[Request]: Repeat the material exactly, every line of it.

[Records shown]:
_ _ _ _

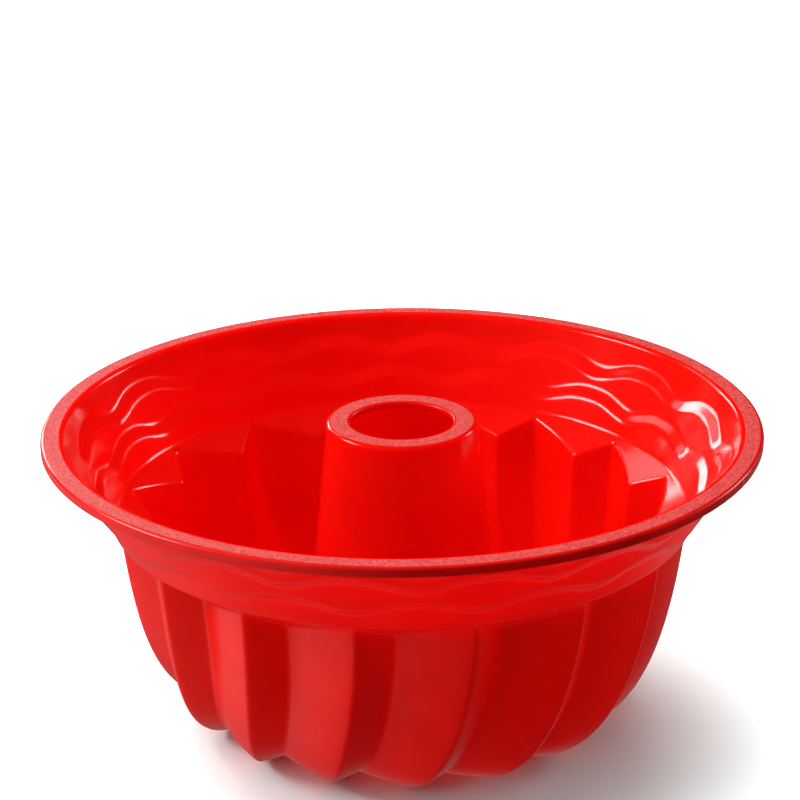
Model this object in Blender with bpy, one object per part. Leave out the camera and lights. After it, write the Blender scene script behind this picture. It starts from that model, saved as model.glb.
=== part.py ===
"""Bundt pan: a swirled, fluted ring-cake mould in silicone, with a steel ring inside its rim.

Metres, +Z up. The origin is on the surface that the pan stands on, below its centre tube.
The pan is one closed skin. Its food side is drawn as a section through the axis, and its
underside is the same section moved outwards by the wall's thickness. The section changes with
its phase in a lobe, from 0 at one ridge to 1 at the next, and is swept around the axis.
"""
import math

import bmesh
import bpy

MM = 0.001

# Driving dimensions.
HEIGHT = 106.5 * MM
RIM_RADIUS = 125.0 * MM
RIM_WIDTH = 7.8 * MM
RIM_THICKNESS = 3.5 * MM
RIM_EDGE = 1.0 * MM
RIM_INNER_EDGE = 0.7 * MM
WALL = 2.4 * MM

# Collar: a cone between the rim and the shoulder, with two wavy steps. Depths are below the rim.
COLLAR_FOOT_RADIUS = 100.0 * MM
COLLAR_FOOT_DEPTH = 30.0 * MM
STEP_DEPTH = 2.5 * MM
STEP_HEIGHT = 3.4 * MM
UPPER_STEP_DEPTH = 8.9 * MM
UPPER_WAVE = 2.05 * MM
LOWER_STEP_DEPTH = 19.6 * MM
LOWER_WAVE = 1.75 * MM
WAVE_SHARPNESS = 1.5

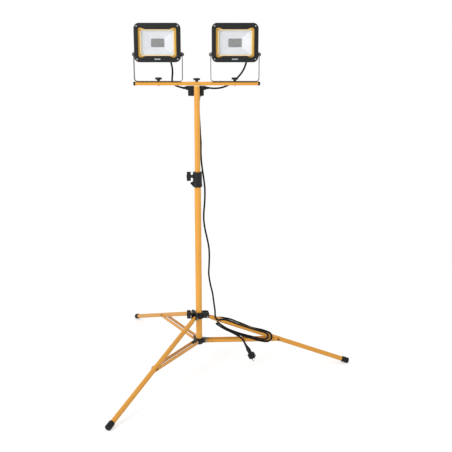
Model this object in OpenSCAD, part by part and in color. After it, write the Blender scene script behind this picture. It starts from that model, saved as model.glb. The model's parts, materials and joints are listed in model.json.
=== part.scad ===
// Twin-head LED work light on a telescopic folding tripod.
// Millimetres, +Z up. The light stands on Z = 0, the lamps face -Y,
// and the origin is below the middle of the tripod's footprint.

/* [Mast] */
// Outer diameter of the lower mast tube
mast_lo_d = 33; // [32:0.5:34]
// Outer diameter of the upper mast tube
mast_up_d = 28; // [27:0.5:28]
// Height of the crossbar's axis above the floor
bar_z = 1466; // [1420:1:1480]
// Height of the top edge of the lower tube
mast_lo_top = 1022; // [1015:1:1022]
// Height of the lower end of the upper tube
mast_up_end = 640; // [600:1:700]

/* [Crossbar] */
// Overall length with both end plugs
bar_len = 614; // [600:1:640]
// Outer diameter of the crossbar tube
bar_d = 18; // [18:1:20]
// Distance of each lamp from the mast's axis
lamp_x = 184.5; // [175:0.5:186]

/* [Lamp heads] */
// Width of the front frame
frame_w = 222; // [218:1:222]
// Height of the front frame
frame_h = 182; // [178:1:186]
// Corner radius of the front frame
frame_r = 26; // [20:1:30]
// Height of the tilt axis above the crossbar's axis
tilt_rise = 137; // [130:1:145]
// Number of cooling fins on the back
fins = 15; // [9:2:15]

/* [Tripod] */
// Distance of the end of each foot from the mast's axis
foot_r = 794; // [760:1:800]
// Outer diameter of the leg tubes
leg_d = 24; // [22:0.5:24]
// Height of the upper leg hinges
hinge_z = 271; // [271:1:272]
// Height of the lower brace hinges
brace_z = 137; // [136:1:138]
// Turn of the tripod against the crossbar, in degrees
leg_turn = 1.35; // [0:0.05:2]

/* [Cable] */
// Diameter of the supply cable and of the lamp leads
cord_d = 9; // [8:0.1:9.2]

/* [Hidden] */
$fn = 48;
eps = 0.01;

// mast axis, so that the footprint is centred on the origin
mast_at = [-188, 9, 0];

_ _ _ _

[In response]:
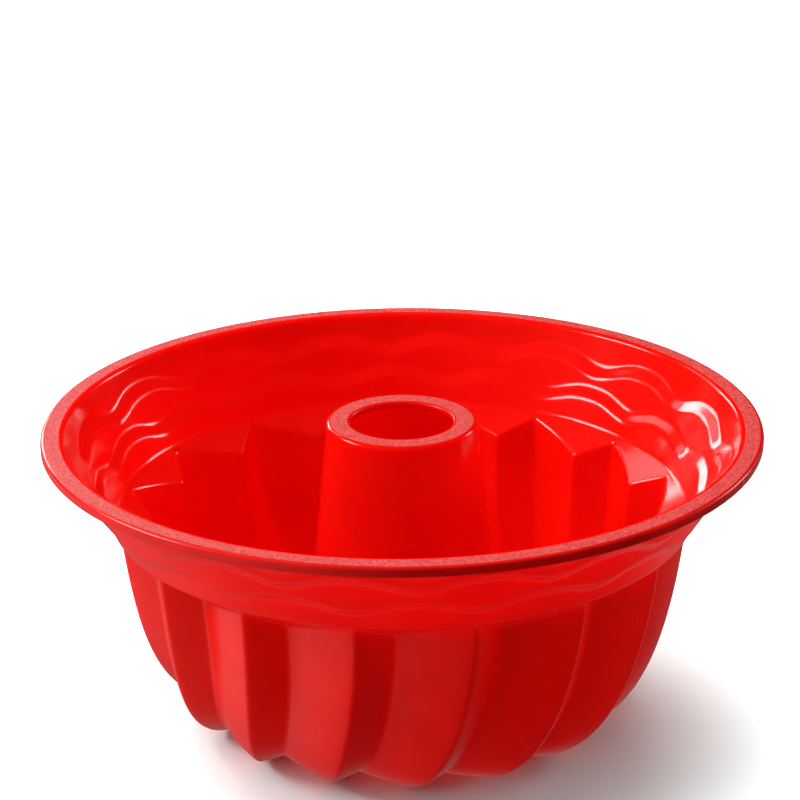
Model this object in Blender with bpy, one object per part. Leave out the camera and lights. After it, write the Blender scene script behind this picture. It starts from that model, saved as model.glb.
=== part.py ===
"""Bundt pan: a swirled, fluted ring-cake mould in silicone, with a steel ring inside its rim.

Metres, +Z up. The origin is on the surface that the pan stands on, below its centre tube.
The pan is one closed skin. Its food side is drawn as a section through the axis, and its
underside is the same section moved outwards by the wall's thickness. The section changes with
its phase in a lobe, from 0 at one ridge to 1 at the next, and is swept around the axis.
"""
import math

import bmesh
import bpy

MM = 0.001

# Driving dimensions.
HEIGHT = 106.5 * MM
RIM_RADIUS = 125.0 * MM
RIM_WIDTH = 7.8 * MM
RIM_THICKNESS = 3.5 * MM
RIM_EDGE = 1.0 * MM
RIM_INNER_EDGE = 0.7 * MM
WALL = 2.4 * MM

# Collar: a cone between the rim and the shoulder, with two wavy steps. Depths are below the rim.
COLLAR_FOOT_RADIUS = 100.0 * MM
COLLAR_FOOT_DEPTH = 30.0 * MM
STEP_DEPTH = 2.5 * MM
STEP_HEIGHT = 3.4 * MM
UPPER_STEP_DEPTH = 8.9 * MM
UPPER_WAVE = 2.05 * MM
LOWER_STEP_DEPTH = 19.6 * MM
LOWER_WAVE = 1.75 * MM
WAVE_SHARPNESS = 1.5

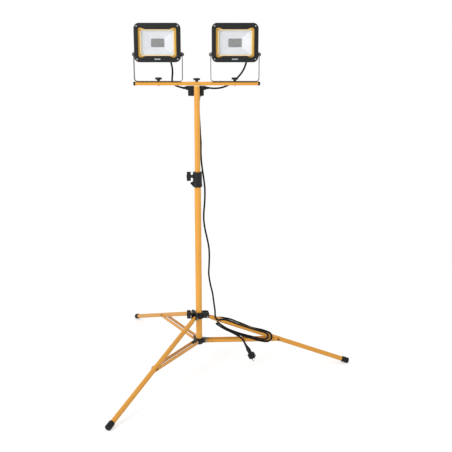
Model this object in OpenSCAD, part by part and in color. After it, write the Blender scene script behind this picture. It starts from that model, saved as model.glb. The model's parts, materials and joints are listed in model.json.
=== part.scad ===
// Twin-head LED work light on a telescopic folding tripod.
// Millimetres, +Z up. The light stands on Z = 0, the lamps face -Y,
// and the origin is below the middle of the tripod's footprint.

/* [Mast] */
// Outer diameter of the lower mast tube
mast_lo_d = 33; // [32:0.5:34]
// Outer diameter of the upper mast tube
mast_up_d = 28; // [27:0.5:28]
// Height of the crossbar's axis above the floor
bar_z = 1466; // [1420:1:1480]
// Height of the top edge of the lower tube
mast_lo_top = 1022; // [1015:1:1022]
// Height of the lower end of the upper tube
mast_up_end = 640; // [600:1:700]

/* [Crossbar] */
// Overall length with both end plugs
bar_len = 614; // [600:1:640]
// Outer diameter of the crossbar tube
bar_d = 18; // [18:1:20]
// Distance of each lamp from the mast's axis
lamp_x = 184.5; // [175:0.5:186]

/* [Lamp heads] */
// Width of the front frame
frame_w = 222; // [218:1:222]
// Height of the front frame
frame_h = 182; // [178:1:186]
// Corner radius of the front frame
frame_r = 26; // [20:1:30]
// Height of the tilt axis above the crossbar's axis
tilt_rise = 137; // [130:1:145]
// Number of cooling fins on the back
fins = 15; // [9:2:15]

/* [Tripod] */
// Distance of the end of each foot from the mast's axis
foot_r = 794; // [760:1:800]
// Outer diameter of the leg tubes
leg_d = 24; // [22:0.5:24]
// Height of the upper leg hinges
hinge_z = 271; // [271:1:272]
// Height of the lower brace hinges
brace_z = 137; // [136:1:138]
// Turn of the tripod against the crossbar, in degrees
leg_turn = 1.35; // [0:0.05:2]

/* [Cable] */
// Diameter of the supply cable and of the lamp leads
cord_d = 9; // [8:0.1:9.2]

/* [Hidden] */
$fn = 48;
eps = 0.01;

// mast axis, so that the footprint is centred on the origin
mast_at = [-188, 9, 0];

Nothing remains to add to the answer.